[BEGIN]
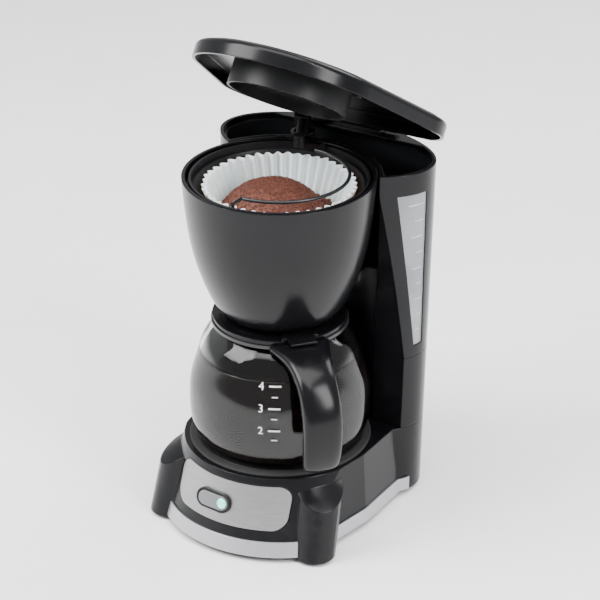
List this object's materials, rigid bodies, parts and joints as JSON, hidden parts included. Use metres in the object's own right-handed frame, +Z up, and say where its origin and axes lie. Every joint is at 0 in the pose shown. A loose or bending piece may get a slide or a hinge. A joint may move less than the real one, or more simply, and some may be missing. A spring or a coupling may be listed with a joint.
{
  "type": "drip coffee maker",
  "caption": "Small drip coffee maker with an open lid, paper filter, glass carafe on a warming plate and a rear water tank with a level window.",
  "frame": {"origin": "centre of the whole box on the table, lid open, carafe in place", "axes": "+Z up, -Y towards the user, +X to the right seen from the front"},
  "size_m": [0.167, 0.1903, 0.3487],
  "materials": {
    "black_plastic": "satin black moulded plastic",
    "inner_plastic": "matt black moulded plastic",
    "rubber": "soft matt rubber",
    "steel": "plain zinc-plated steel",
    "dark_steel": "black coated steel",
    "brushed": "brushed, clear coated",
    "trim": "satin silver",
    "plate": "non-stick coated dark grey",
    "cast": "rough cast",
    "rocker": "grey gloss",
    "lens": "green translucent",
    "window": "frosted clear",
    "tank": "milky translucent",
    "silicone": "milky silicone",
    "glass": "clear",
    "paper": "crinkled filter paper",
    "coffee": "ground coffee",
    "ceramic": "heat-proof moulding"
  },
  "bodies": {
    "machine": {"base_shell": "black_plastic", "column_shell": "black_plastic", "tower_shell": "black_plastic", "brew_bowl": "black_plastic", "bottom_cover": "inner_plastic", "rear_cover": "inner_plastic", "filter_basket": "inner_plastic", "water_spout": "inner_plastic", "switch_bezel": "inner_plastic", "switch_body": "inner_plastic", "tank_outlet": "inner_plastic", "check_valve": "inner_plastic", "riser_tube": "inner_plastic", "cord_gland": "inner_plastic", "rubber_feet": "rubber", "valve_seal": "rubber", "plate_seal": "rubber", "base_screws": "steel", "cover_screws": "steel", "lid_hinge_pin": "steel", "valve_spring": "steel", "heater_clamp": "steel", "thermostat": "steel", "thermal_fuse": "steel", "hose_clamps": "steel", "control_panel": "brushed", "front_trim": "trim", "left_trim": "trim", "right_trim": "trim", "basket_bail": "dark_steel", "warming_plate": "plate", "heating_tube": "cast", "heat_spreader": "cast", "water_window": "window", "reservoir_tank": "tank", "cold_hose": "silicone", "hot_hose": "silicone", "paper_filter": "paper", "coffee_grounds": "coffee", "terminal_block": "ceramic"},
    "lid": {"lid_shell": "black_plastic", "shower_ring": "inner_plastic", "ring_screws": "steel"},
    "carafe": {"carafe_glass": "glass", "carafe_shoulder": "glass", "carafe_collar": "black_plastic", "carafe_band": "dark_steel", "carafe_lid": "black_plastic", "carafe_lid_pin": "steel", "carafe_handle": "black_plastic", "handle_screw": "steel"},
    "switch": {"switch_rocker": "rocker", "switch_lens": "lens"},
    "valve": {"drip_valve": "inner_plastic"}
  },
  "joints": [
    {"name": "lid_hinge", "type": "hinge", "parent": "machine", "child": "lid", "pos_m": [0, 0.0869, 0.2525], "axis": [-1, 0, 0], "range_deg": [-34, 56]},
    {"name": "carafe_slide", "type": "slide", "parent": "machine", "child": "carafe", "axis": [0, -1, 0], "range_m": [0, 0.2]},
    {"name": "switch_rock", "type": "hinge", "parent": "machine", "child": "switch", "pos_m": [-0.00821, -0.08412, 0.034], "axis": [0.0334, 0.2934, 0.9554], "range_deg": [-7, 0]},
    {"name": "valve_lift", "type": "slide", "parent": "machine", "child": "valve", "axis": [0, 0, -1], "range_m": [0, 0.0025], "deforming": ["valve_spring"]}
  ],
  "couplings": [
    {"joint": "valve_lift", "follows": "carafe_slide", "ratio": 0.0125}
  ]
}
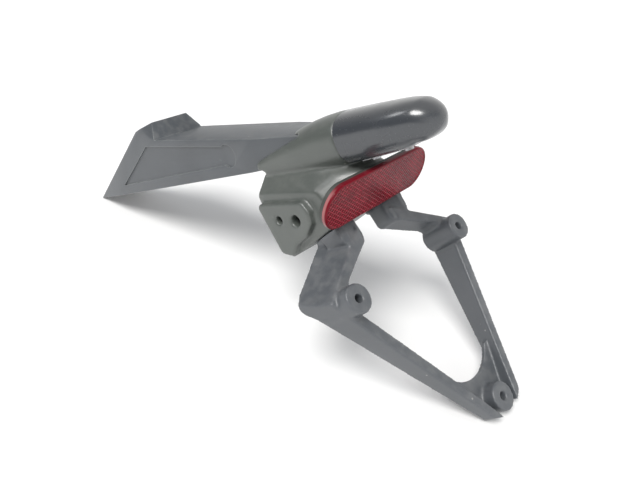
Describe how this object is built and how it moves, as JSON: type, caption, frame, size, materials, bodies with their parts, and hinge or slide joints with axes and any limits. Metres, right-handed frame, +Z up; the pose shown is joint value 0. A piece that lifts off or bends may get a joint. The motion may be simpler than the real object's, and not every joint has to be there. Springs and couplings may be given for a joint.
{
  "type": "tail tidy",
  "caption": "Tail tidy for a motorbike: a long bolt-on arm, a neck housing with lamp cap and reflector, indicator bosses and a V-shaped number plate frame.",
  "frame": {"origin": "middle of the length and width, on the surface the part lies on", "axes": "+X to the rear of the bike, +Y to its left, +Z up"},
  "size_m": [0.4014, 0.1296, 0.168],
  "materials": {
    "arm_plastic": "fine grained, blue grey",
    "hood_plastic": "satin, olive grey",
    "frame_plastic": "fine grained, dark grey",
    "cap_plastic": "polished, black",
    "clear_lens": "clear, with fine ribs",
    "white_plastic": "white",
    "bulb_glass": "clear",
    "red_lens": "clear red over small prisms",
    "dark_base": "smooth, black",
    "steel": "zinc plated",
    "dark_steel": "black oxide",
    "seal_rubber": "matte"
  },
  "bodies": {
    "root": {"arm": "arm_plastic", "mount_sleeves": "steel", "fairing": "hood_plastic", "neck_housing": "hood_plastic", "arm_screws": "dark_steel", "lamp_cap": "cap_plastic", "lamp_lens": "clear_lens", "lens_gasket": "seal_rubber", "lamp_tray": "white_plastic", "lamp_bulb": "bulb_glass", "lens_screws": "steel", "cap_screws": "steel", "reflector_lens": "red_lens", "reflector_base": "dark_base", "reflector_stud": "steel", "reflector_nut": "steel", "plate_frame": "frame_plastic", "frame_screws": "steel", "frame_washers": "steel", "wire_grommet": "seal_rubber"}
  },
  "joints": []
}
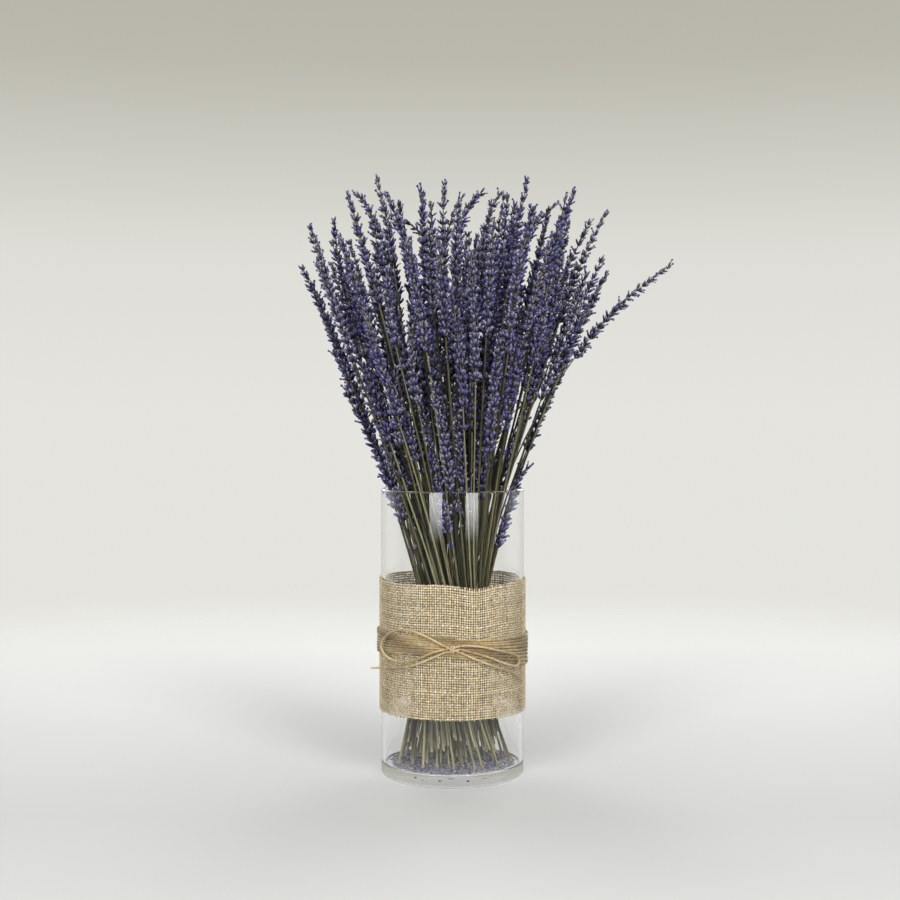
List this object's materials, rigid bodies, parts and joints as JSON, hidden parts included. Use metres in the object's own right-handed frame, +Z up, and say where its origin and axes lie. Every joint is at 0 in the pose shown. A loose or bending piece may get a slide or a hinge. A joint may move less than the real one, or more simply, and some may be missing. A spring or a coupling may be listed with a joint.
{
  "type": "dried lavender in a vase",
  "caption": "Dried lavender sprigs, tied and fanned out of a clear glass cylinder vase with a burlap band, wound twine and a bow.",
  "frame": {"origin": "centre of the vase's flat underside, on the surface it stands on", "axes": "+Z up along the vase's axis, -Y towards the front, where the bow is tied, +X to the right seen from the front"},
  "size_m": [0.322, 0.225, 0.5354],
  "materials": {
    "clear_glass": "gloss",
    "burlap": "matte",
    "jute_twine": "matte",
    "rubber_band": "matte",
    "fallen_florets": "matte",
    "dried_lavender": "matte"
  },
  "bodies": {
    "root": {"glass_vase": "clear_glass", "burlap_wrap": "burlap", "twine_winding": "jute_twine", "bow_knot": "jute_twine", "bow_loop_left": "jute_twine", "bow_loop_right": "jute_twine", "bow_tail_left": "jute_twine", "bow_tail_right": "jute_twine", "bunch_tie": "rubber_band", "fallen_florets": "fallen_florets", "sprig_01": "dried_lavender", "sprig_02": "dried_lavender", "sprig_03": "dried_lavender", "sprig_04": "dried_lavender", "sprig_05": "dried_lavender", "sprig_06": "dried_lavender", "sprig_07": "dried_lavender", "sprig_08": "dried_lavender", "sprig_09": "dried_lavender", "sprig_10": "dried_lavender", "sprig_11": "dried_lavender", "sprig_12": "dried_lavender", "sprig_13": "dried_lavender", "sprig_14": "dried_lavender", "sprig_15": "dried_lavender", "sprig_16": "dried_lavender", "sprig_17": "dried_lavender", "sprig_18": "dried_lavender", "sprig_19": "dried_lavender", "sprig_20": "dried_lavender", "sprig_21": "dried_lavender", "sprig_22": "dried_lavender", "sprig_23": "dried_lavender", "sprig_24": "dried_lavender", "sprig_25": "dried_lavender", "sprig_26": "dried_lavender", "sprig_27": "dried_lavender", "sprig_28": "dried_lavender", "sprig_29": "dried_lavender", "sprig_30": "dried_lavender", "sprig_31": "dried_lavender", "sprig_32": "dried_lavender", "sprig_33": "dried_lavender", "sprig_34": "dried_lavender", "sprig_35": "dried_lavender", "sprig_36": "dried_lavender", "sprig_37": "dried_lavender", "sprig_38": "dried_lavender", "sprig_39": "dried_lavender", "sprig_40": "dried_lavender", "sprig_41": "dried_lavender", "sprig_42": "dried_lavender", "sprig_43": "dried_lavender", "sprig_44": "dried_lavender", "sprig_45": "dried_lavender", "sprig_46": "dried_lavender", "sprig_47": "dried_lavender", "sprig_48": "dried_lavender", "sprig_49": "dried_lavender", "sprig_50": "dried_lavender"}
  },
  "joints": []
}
[END]
Task
From the listing above, pick out each line where the word "caption" appears.

Answer
  "caption": "Small drip coffee maker with an open lid, paper filter, glass carafe on a warming plate and a rear water tank with a level window.",
Describe how this object is built and how it moves, as JSON: type, caption, frame, size, materials, bodies with their parts, and hinge or slide joints with axes and any limits. Metres, right-handed frame, +Z up; the pose shown is joint value 0. A piece that lifts off or bends may get a joint. The motion may be simpler than the real object's, and not every joint has to be there. Springs and couplings may be given for a joint.
  "caption": "Tail tidy for a motorbike: a long bolt-on arm, a neck housing with lamp cap and reflector, indicator bosses and a V-shaped number plate frame.",
  "caption": "Dried lavender sprigs, tied and fanned out of a clear glass cylinder vase with a burlap band, wound twine and a bow.",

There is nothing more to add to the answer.